Introduction to Dapper

Dapper is a distribution tracing solutions developed by Google to provide their developers with more information about the behavior of complex distributed systems. Distributed systems are difficult to observe, not all problems could be pinpointed based on logs and statistics. For instance, a simple search query through the frontend server will be sent to multiple servers in the backend for processing. This include searching within its own index, specific category of results such as images, news, video and retrieving related advertising. One of these servers in the backend could be performing poorly which result in the delay in the overall response. It would be hard to pinpoint which service is causing the issue and the reason behind it.

path-taken

Design Principles

These three design principles seek to fulfill the Ubiquitous deployment and continuous monitoring requirements of Dapper.

Low overhead
In order to ensure the application team uses the tracing system, there should be negligible performance impact on the running services.

Application-level transparency
The tracing system should minimize the intrusive modifications in order to fulfil the ubiquity requirement.

Scalable
The tracing system should be able to scale with the growth of the applications over the next few years.

Distributed tracing in Dapper

Dapper traces is modeled using trees, spans and annotations. Spans are the basic unit of a Dapper trace tree. For each span, there is a human-readable span name, span-id and parent id. In a Dapper trace, there usually is a single span for each remote procedure call (RPC) and each level of infrastructure translate to an additional level in the trace tree.

The application team performing the Dapper trace could marked the trace with its own annotation. It can include value such as time stamps to help to analyze the time consumed at the application service level. It can also be other value or data which can help to investigate an incident.

Whenever a thread processes a traced control path, Dapper insert the trace context to the thread local storage. Trace context is a small, easy to copy container of trace id and span id

trace-tree

Dapper trace tree (Dapper a Large-Scale Distributed Systems Tracing Infrastructure, Google Technical Report dapper 2010)

Trace collection process

The logging process is divided into three steps. Firstly, the Span data is written to a local log file. Secondly, Dapper collectors daemon retrieve them from the production host machines. Lastly, the Collectors record the trace to a single Bigtable repository.

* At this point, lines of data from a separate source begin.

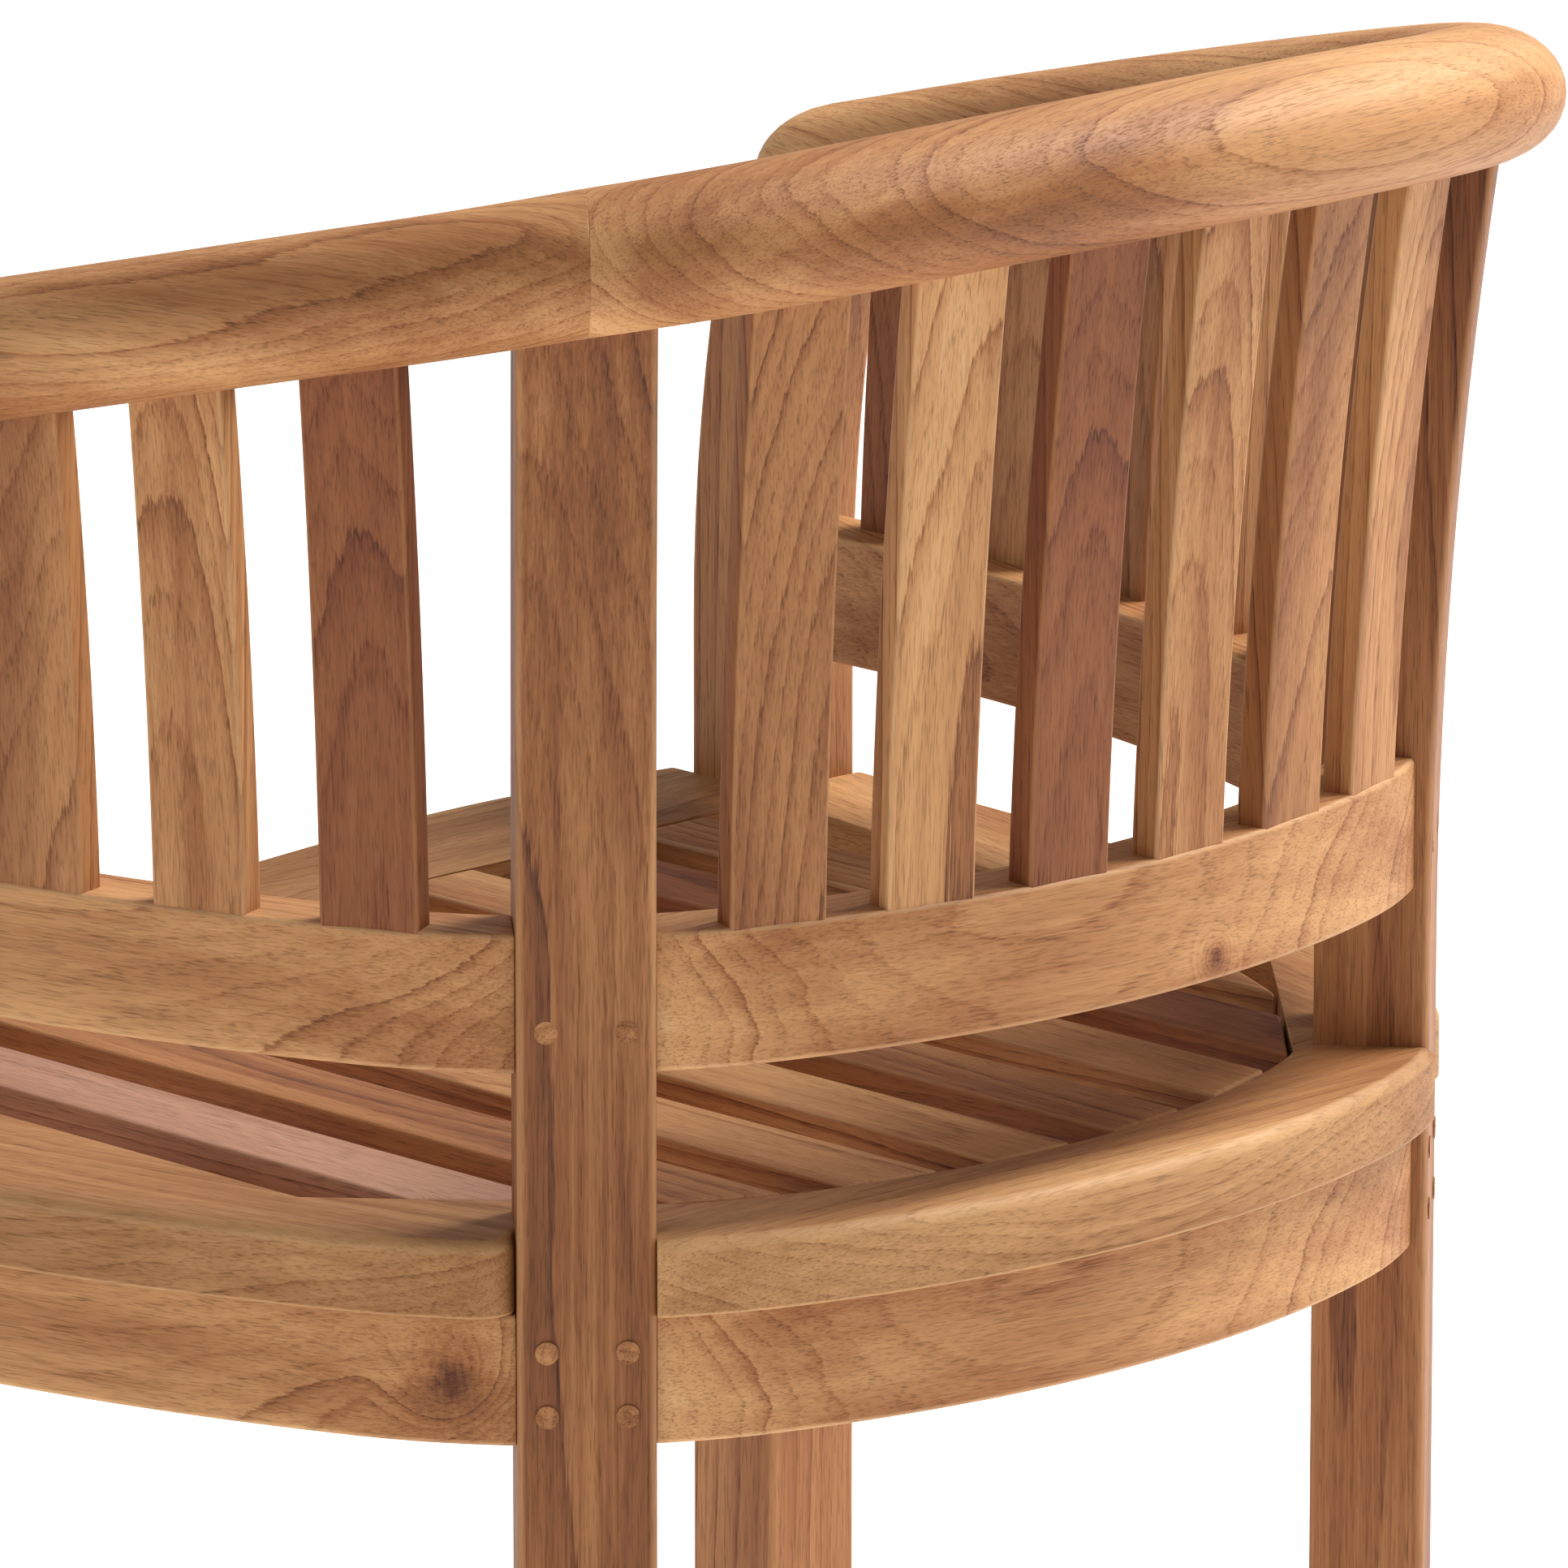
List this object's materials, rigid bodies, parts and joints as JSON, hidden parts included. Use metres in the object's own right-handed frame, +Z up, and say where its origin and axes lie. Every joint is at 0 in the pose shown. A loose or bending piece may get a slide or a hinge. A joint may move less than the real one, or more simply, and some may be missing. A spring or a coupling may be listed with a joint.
{
  "type": "garden bench",
  "caption": "Horseshoe teak garden seat: curved back and arms of upright slats under a bent top rail, round a slatted seat on four legs.",
  "frame": {"origin": "on the ground, under the middle of the whole seat's box", "axes": "+Z up, the open front faces -Y, the back is at +Y, +X is the right side seen from the front"},
  "size_m": [0.721, 0.5944, 0.82],
  "materials": {
    "leg_teak": "sanded bare teak, brown, fine straight grain with darker streaks",
    "top_rail_teak": "sanded bare teak, warm honey, broad flowing figure",
    "rail_teak": "sanded bare teak, honey to pale tan",
    "slat_teak": "sanded bare teak, mixed tones from slat to slat",
    "seat_teak": "sanded bare teak, mixed tones, some slightly purple",
    "hidden_teak": "rough-sawn teak",
    "peg_teak": "teak end grain",
    "screw_steel": "plain stainless"
  },
  "bodies": {
    "root": {"back_leg_right": "leg_teak", "back_leg_left": "leg_teak", "front_leg_right": "leg_teak", "front_leg_left": "leg_teak", "crest_rail": "top_rail_teak", "arm_rail_right": "top_rail_teak", "arm_rail_left": "top_rail_teak", "lower_rail_back": "rail_teak", "lower_rail_right": "rail_teak", "lower_rail_left": "rail_teak", "rim_back": "rail_teak", "rim_right": "rail_teak", "rim_left": "rail_teak", "rim_front": "rail_teak", "apron_back": "rail_teak", "apron_right": "rail_teak", "apron_left": "rail_teak", "apron_front": "rail_teak", "back_slat_1": "slat_teak", "back_slat_2": "slat_teak", "back_slat_3": "slat_teak", "back_slat_4": "slat_teak", "back_slat_5": "slat_teak", "back_slat_6": "slat_teak", "right_arm_slat_1": "slat_teak", "right_arm_slat_2": "slat_teak", "right_arm_slat_3": "slat_teak", "right_arm_slat_4": "slat_teak", "right_arm_slat_5": "slat_teak", "right_arm_slat_6": "slat_teak", "left_arm_slat_1": "slat_teak", "left_arm_slat_2": "slat_teak", "left_arm_slat_3": "slat_teak", "left_arm_slat_4": "slat_teak", "left_arm_slat_5": "slat_teak", "left_arm_slat_6": "slat_teak", "seat_slat_1": "seat_teak", "seat_slat_2": "seat_teak", "seat_slat_3": "seat_teak", "seat_slat_4": "seat_teak", "seat_slat_5": "seat_teak", "seat_slat_6": "seat_teak", "seat_slat_7": "seat_teak", "seat_slat_8": "seat_teak", "cleat_back": "hidden_teak", "cleat_front": "hidden_teak", "seat_bearer": "hidden_teak", "leg_pegs": "peg_teak", "rim_dowels": "peg_teak", "slat_screws": "screw_steel"}
  },
  "joints": []
}
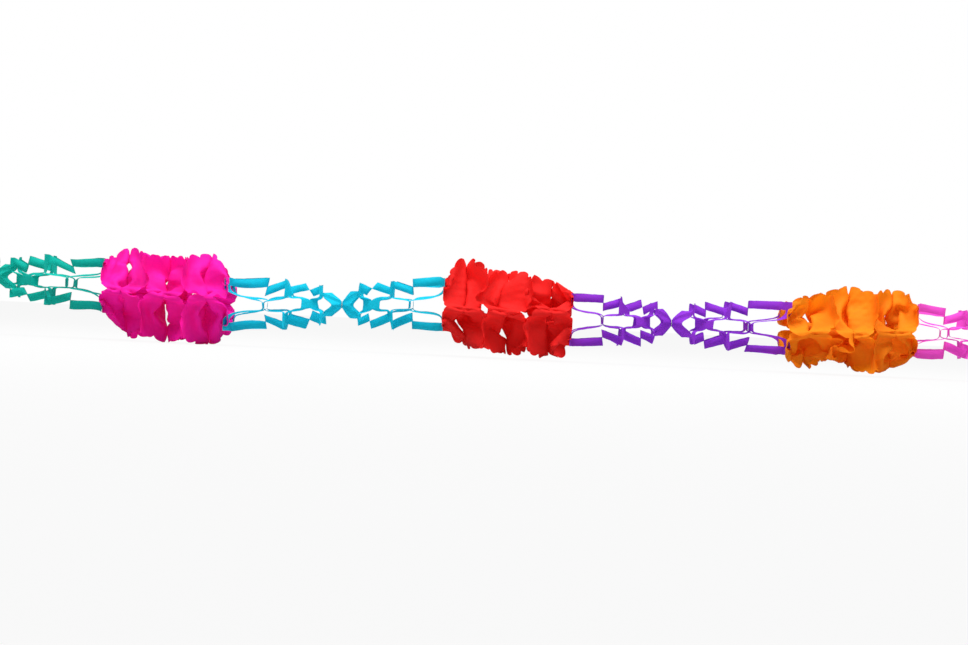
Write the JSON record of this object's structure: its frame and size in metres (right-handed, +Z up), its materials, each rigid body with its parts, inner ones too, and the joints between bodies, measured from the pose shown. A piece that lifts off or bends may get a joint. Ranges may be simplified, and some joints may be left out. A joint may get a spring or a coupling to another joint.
{
  "type": "party garland",
  "caption": "Tissue-paper party garland, pulled open and lying down: tapering square nets and scalloped flowers by turns, each in one bright colour, with a card tab at each end.",
  "frame": {"origin": "on the table surface under the middle of the garland's bounding box", "axes": "+X along the garland to the right, +Z up, and the picture looks along +Y"},
  "size_m": [1.6388, 0.1456, 0.1529],
  "materials": {
    "teal_tissue": "matte tissue",
    "magenta_tissue": "matte tissue",
    "cyan_tissue": "matte tissue",
    "red_tissue": "matte tissue",
    "purple_tissue": "matte tissue",
    "orange_tissue": "matte tissue",
    "pink_tissue": "matte tissue",
    "card": "matte card",
    "glue": "dried clear glue"
  },
  "bodies": {
    "red_left": {"red_sheet_1": "red_tissue", "red_sheet_2": "red_tissue", "red_sheet_3": "red_tissue"},
    "red_right": {"red_sheet_4": "red_tissue", "red_sheet_5": "red_tissue", "red_sheet_6": "red_tissue"},
    "purple_left": {"purple_net_left": "purple_tissue"},
    "purple_waist": {"purple_glue_spot": "glue"},
    "purple_right": {"purple_net_right": "purple_tissue"},
    "orange_left": {"orange_sheet_1": "orange_tissue", "orange_sheet_2": "orange_tissue", "orange_sheet_3": "orange_tissue"},
    "orange_right": {"orange_sheet_4": "orange_tissue", "orange_sheet_5": "orange_tissue", "orange_sheet_6": "orange_tissue"},
    "pink_half": {"pink_net": "pink_tissue"},
    "right_end": {"right_glue_spot": "glue", "right_end_card": "card"},
    "cyan_right": {"cyan_net_right": "cyan_tissue"},
    "cyan_waist": {"cyan_glue_spot": "glue"},
    "cyan_left": {"cyan_net_left": "cyan_tissue"},
    "magenta_right": {"magenta_sheet_4": "magenta_tissue", "magenta_sheet_5": "magenta_tissue", "magenta_sheet_6": "magenta_tissue"},
    "magenta_left": {"magenta_sheet_1": "magenta_tissue", "magenta_sheet_2": "magenta_tissue", "magenta_sheet_3": "magenta_tissue"},
    "teal_half": {"teal_net": "teal_tissue"},
    "left_end": {"left_glue_spot": "glue", "left_end_card": "card"}
  },
  "joints": [
    {"name": "red_flower_fold", "type": "slide", "parent": "red_left", "child": "red_right", "axis": [-1, 0, 0], "range_m": [0, 0.1854], "deforming": ["red_sheet_1", "red_sheet_2", "red_sheet_3", "red_sheet_4", "red_sheet_5", "red_sheet_6"]},
    {"name": "purple_net_fold", "type": "slide", "parent": "red_right", "child": "purple_left", "axis": [-1, 0, 0], "range_m": [0, 0.144], "deforming": ["purple_net_left"]},
    {"name": "purple_waist_tilt", "type": "hinge", "parent": "purple_left", "child": "purple_waist", "pos_m": [0.2672, 0, 0.07044], "axis": [0, 1, 0], "range_deg": [-15, 15]},
    {"name": "purple_waist_swing", "type": "hinge", "parent": "purple_waist", "child": "purple_right", "pos_m": [0.2672, 0, 0.07044], "axis": [0, 0, 1], "range_deg": [-15, 15]},
    {"name": "purple_net_fold_far", "type": "slide", "parent": "purple_right", "child": "orange_left", "axis": [-1, 0, 0], "range_m": [0, 0.15984], "deforming": ["purple_net_right"]},
    {"name": "orange_flower_fold", "type": "slide", "parent": "orange_left", "child": "orange_right", "axis": [-1, 0, 0], "range_m": [0, 0.1872], "deforming": ["orange_sheet_1", "orange_sheet_2", "orange_sheet_3", "orange_sheet_4", "orange_sheet_5", "orange_sheet_6"]},
    {"name": "pink_net_fold", "type": "slide", "parent": "orange_right", "child": "pink_half", "axis": [-1, 0, 0], "range_m": [0, 0.14832], "deforming": ["pink_net"]},
    {"name": "right_end_tilt", "type": "hinge", "parent": "pink_half", "child": "right_end", "pos_m": [0.8176, 0, 0.07344], "axis": [0, 1, 0], "range_deg": [-15, 15]},
    {"name": "cyan_net_fold", "type": "slide", "parent": "red_left", "child": "cyan_right", "axis": [1, 0, 0], "range_m": [0, 0.14544], "deforming": ["cyan_net_right"]},
    {"name": "cyan_waist_swing", "type": "hinge", "parent": "cyan_right", "child": "cyan_waist", "pos_m": [-0.2604, 0, 0.07444], "axis": [0, 0, 1], "range_deg": [-15, 15]},
    {"name": "cyan_waist_tilt", "type": "hinge", "parent": "cyan_waist", "child": "cyan_left", "pos_m": [-0.2604, 0, 0.07444], "axis": [0, 1, 0], "range_deg": [-15, 15]},
    {"name": "cyan_net_fold_far", "type": "slide", "parent": "cyan_left", "child": "magenta_right", "axis": [1, 0, 0], "range_m": [0, 0.1584], "deforming": ["cyan_net_left"]},
    {"name": "magenta_flower_fold", "type": "slide", "parent": "magenta_right", "child": "magenta_left", "axis": [1, 0, 0], "range_m": [0, 0.1818], "deforming": ["magenta_sheet_1", "magenta_sheet_2", "magenta_sheet_3", "magenta_sheet_4", "magenta_sheet_5", "magenta_sheet_6"]},
    {"name": "teal_net_fold", "type": "slide", "parent": "magenta_left", "child": "teal_half", "axis": [1, 0, 0], "range_m": [0, 0.16128], "deforming": ["teal_net"]},
    {"name": "left_end_tilt", "type": "hinge", "parent": "teal_half", "child": "left_end", "pos_m": [-0.8176, 0, 0.09344], "axis": [0, 1, 0], "range_deg": [-15, 15]}
  ],
  "couplings": [
    {"joint": "purple_net_fold_far", "follows": "purple_net_fold", "ratio": 1.11},
    {"joint": "cyan_net_fold_far", "follows": "cyan_net_fold", "ratio": 1.089}
  ]
}
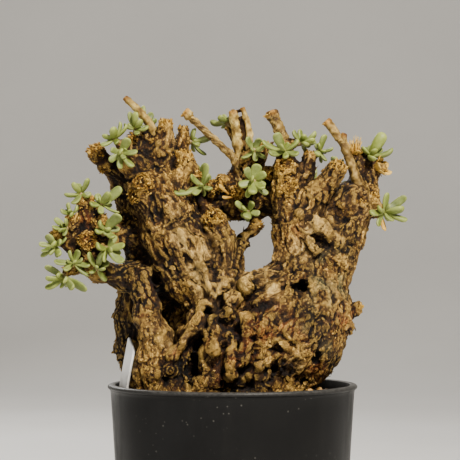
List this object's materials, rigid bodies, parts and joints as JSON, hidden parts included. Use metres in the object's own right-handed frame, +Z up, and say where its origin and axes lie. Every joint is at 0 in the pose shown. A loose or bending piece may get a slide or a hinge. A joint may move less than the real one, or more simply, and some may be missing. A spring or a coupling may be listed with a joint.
{
  "type": "potted caudex plant",
  "caption": "Low succulent with a swollen, knobbly woody caudex, open arms and small fleshy leafy shoots, standing in gritty soil in a plain round black plastic pot with a white plant label.",
  "frame": {"origin": "centre of the pot's flat base, on the surface it stands on", "axes": "+Z up, +X to the right as pictured, +Y away from the camera"},
  "size_m": [0.1322, 0.09, 0.1833],
  "materials": {
    "pot": "satin black",
    "soil": "loose gritty potting mix, matte",
    "bark": "flaky corky bark, matte",
    "leaf": "fleshy green leaf with a waxy bloom, soft satin",
    "label": "satin white"
  },
  "bodies": {
    "root": {"caudex": "bark", "label": "label", "leaves_back_bridge": "leaf", "leaves_back_cluster": "leaf", "leaves_back_left_high": "leaf", "leaves_back_left_low": "leaf", "leaves_back_left_mid": "leaf", "leaves_back_left_top": "leaf", "leaves_back_right_high": "leaf", "leaves_back_right_low": "leaf", "leaves_back_right_mid": "leaf", "leaves_back_right_top": "leaf", "leaves_crown_behind": "leaf", "leaves_crown_left": "leaf", "leaves_crown_left_low": "leaf", "leaves_crown_top": "leaf", "leaves_fork_left": "leaf", "leaves_fork_low": "leaf", "leaves_heart_lower": "leaf", "leaves_heart_upper": "leaf", "leaves_left_front": "leaf", "leaves_left_hanging": "leaf", "leaves_left_inner": "leaf", "leaves_left_low": "leaf", "leaves_left_lowest": "leaf", "leaves_left_outer": "leaf", "leaves_left_ring": "leaf", "leaves_left_tip": "leaf", "leaves_left_top": "leaf", "leaves_left_upper": "leaf", "leaves_middle_high": "leaf", "leaves_middle_large": "leaf", "leaves_middle_right": "leaf", "leaves_middle_shoot": "leaf", "leaves_right_high": "leaf", "leaves_right_pair": "leaf", "leaves_right_side": "leaf", "leaves_right_small": "leaf", "pot": "pot", "soil": "soil"}
  },
  "joints": []
}
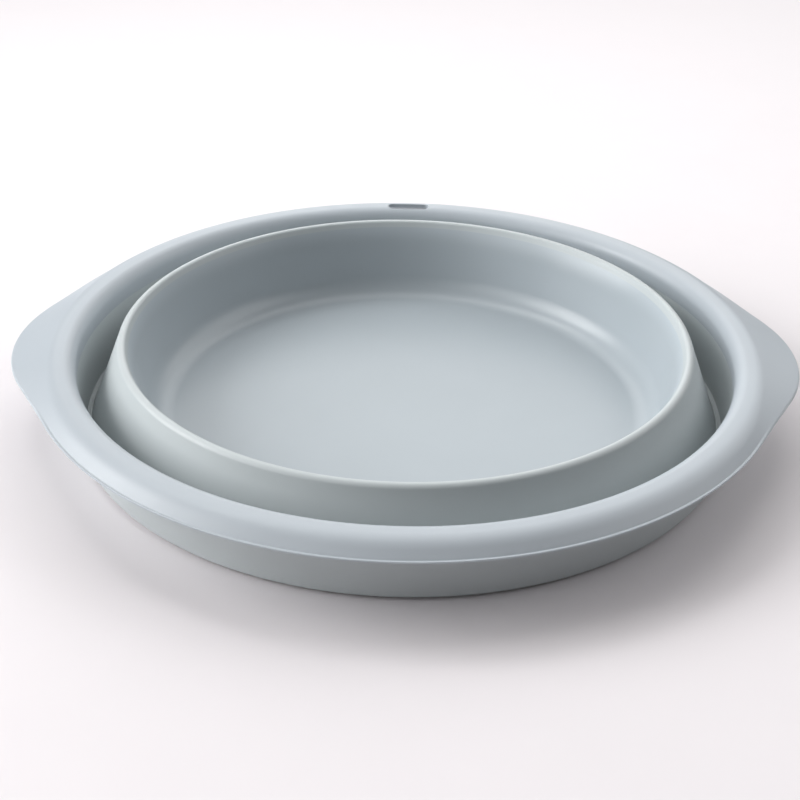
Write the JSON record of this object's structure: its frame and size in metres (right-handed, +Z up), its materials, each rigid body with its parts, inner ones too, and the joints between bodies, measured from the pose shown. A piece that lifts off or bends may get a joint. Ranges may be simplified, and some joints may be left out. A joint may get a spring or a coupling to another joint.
{
  "type": "foot spa basin",
  "caption": "Round foot-soak basin that folds flat: a rim with ear handles and a hanging slot on a soft folding wall round a flat-floored cup.",
  "frame": {"origin": "on the ground at the basin's axis, folded flat and standing on its pads", "axes": "+Z up along the basin's axis, X through both ear handles, +Y towards the hanging slot"},
  "size_m": [0.419, 0.3926, 0.0476],
  "materials": {
    "rim_plastic": "semi-gloss, pale blue-grey",
    "cup_plastic": "semi-gloss, pale blue-grey",
    "soft_wall": "matte soft elastomer, pale grey",
    "soft_lip": "satin soft elastomer, whitish grey",
    "pad_rubber": "matte rubber, mid grey"
  },
  "bodies": {
    "base": {"base_cup": "cup_plastic", "lip_ring": "soft_lip", "folding_band": "soft_wall", "foot_pad_front_left": "pad_rubber", "foot_pad_front_right": "pad_rubber", "foot_pad_back_left": "pad_rubber", "foot_pad_back_right": "pad_rubber"},
    "rim": {"rim_frame": "rim_plastic", "upper_wall": "soft_wall"}
  },
  "joints": [
    {"name": "rim_lift", "type": "slide", "parent": "base", "child": "rim", "axis": [0, 0, 1], "range_m": [0, 0.08], "deforming": ["folding_band"]}
  ]
}
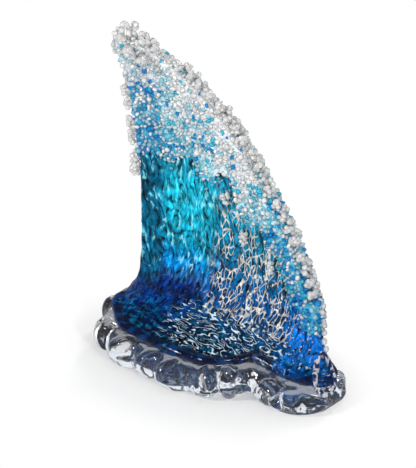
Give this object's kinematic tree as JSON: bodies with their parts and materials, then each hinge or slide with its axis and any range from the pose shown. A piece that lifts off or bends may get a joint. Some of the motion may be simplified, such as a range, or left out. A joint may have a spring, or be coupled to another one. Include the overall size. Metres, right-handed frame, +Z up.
{
  "type": "glass wave sculpture",
  "caption": "Breaking wave in hot-sculpted glass: a tall curling wall, streaked blue, with a crest of crushed-glass foam on a clear ruffled foot.",
  "frame": {"origin": "centre of the overall box in plan, on the plane that the foot rests on", "axes": "+Z up, +X along the wave from its tall end to its low end, +Y to the back, so that the hollow face looks along -Y"},
  "size_m": [0.303, 0.1354, 0.3539],
  "materials": {
    "clear_glass": "clear, fire polished",
    "cobalt_glass": "dark cobalt, fire polished",
    "streaked_glass": "teal, aqua and blue streaks with a cream network, glossy",
    "foam_glass": "crushed clear and aqua glass, fused and rough",
    "bead_glass": "clear fused beads"
  },
  "bodies": {
    "root": {"clear_base": "clear_glass", "cobalt_layer": "cobalt_glass", "coloured_wall": "streaked_glass", "foam_crest": "foam_glass", "rim_left": "clear_glass", "rim_front": "clear_glass", "rim_right": "clear_glass", "rim_back": "clear_glass", "tip_cluster": "bead_glass", "face_drips": "bead_glass", "corner_loop": "clear_glass", "crest_beads_1": "bead_glass", "crest_beads_2": "bead_glass", "crest_beads_3": "bead_glass", "crest_beads_4": "bead_glass", "crest_beads_5": "bead_glass", "left_drip_1": "bead_glass", "left_drip_2": "bead_glass", "left_drip_3": "bead_glass"}
  },
  "joints": []
}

Instead of using Dapper, an alternative is to use RPC to collect information in the interface. However they are unable to handle non-nested distributed execution patterns such as asynchronous processes.

General purpose Dapper tools

Depot API
The Dapper Depot API (DAPI) provide directed access to the raw data contained within the Dapper trace repositories. Access can be performed via unique trace id or bulk access by leveraging on MapReduce. It maps frequently requested trace features to unique dapper traces utilizing indexed access.

Dapper user Interface
Using the web-based user interface, the user selects the service, time window and the relevant metric value (such as time delay) for their investigation. A table of all performance summaries that meet this condition pattern will be retrieved. Next, the user can select a single distributed execution pattern for further examination. It will show the detailed timestamp distribution of the selected trace. user-interface Dapper user interface (Dapper a Large-Scale Distributed Systems Tracing Infrastructure, Google Technical Report dapper 2010)

Usage of Dapper

Some example of Dapper usage are as follow. Dapper can be used during development to track progress against a latency target and identify optimization opportunities. In terms of addressing long tail latency, Dapper is able to validate critical path for universal search request and provide data to conclude performance issues.

Using Dapper core instrumentation and the trace annotations, we were able to infer service dependencies between individual jobs and software infrastructures.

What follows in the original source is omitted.